Canada’s Recent Immigrants Earn Much Less Than Non-Immigrants


Immigrants that arrived in Canada from 2016 to 2019 earn significantly less than non-immigrants. Those immigrants had a median income of $35.6k/year, about 20% (-$7.2k) less than their non-immigrant peers. If you assume a dual median income household, finding shelter within their budget isn’t an easy task. 


Canada’s Recent Immigrants Can’t Afford To Rent In Most Cities


Rental housing within their budget isn’t an easy task at those income levels. Maxing out their budget to the shelter poverty limit of 30%, they can afford a maximum of $1,780/month. That’s about 17% lower than the $2,140/month a dual income, non-immigrant household could spend before hitting the shelter poverty definition. 


The average listing for a one bedroom apartment across Canada was just a hair over $2,000/month in April. Keep in mind that’s across the country, not in more expensive cities like Toronto (avg. $2,370/month) or Vancouver ($2,600/month)


Canadians Could Afford To Buy A Home In Just A Handful of Cities


Buying a home is also going to be a challenge at this income level. If we assume they max out their leverage and use a high ratio mortgage, the max purchase price is around $300k. It’s about 18% (-$65k) lower than a non-immigrant household could afford.  


A budget of that size won’t go far across Canada. According to CREA, a typical home across Canada was $709,000 in March. Only a handful of cities are even close to the budget—Winnipeg ($331k), Moncton ($309),  Quebec City ($323k), St John’s ($313k) Regina ($309k), Mauricie QC ($231k), Fredericton ($273k), or Saint John ($270k). 

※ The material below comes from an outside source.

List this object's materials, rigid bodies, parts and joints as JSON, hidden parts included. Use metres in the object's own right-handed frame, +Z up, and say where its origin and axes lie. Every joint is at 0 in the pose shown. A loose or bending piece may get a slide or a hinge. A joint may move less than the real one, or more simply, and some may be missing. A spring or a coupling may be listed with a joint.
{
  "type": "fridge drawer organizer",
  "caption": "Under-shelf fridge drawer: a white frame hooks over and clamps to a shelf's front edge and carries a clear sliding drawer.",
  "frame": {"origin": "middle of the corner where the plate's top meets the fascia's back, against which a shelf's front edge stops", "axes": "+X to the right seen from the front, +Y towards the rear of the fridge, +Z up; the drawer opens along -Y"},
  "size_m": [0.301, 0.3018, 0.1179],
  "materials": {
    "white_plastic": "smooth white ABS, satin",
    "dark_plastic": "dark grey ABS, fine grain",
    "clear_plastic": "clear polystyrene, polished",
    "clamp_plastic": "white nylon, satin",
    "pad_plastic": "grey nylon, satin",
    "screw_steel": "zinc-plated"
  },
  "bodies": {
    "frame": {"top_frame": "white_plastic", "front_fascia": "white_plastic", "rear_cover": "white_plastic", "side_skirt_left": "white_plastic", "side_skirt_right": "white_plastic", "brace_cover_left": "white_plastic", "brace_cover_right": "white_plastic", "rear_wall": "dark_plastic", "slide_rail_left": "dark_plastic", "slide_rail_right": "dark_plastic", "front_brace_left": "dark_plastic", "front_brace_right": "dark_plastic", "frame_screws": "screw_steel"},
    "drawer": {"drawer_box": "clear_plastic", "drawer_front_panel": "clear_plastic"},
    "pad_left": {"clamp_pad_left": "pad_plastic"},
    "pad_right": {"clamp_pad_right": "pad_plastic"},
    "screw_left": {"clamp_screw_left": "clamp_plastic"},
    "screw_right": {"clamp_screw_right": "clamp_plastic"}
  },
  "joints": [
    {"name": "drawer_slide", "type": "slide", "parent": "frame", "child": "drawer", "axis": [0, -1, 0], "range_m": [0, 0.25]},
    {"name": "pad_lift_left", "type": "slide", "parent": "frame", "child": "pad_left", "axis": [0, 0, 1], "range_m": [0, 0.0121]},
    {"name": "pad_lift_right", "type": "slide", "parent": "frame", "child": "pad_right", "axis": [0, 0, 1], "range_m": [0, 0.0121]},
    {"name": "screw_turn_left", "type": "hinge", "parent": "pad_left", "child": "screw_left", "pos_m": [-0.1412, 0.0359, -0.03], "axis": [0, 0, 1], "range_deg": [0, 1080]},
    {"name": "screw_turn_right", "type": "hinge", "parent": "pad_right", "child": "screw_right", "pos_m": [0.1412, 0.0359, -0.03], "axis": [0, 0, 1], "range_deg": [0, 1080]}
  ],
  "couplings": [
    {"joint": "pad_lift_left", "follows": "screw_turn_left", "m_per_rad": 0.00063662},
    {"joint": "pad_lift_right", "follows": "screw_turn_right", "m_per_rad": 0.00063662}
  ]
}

A narrative can carry a trend for a short period, but it becomes more difficult to hold. Rapid population growth and immigration can certainly drive demand, but incomes don’t quite support that long term. The only way to persistently drive rents without a rapid, inflationary growth of income, is by taking larger shares of incomes from households. However, a widespread adoption of shelter poverty isn’t exactly a strong selling point for future immigration.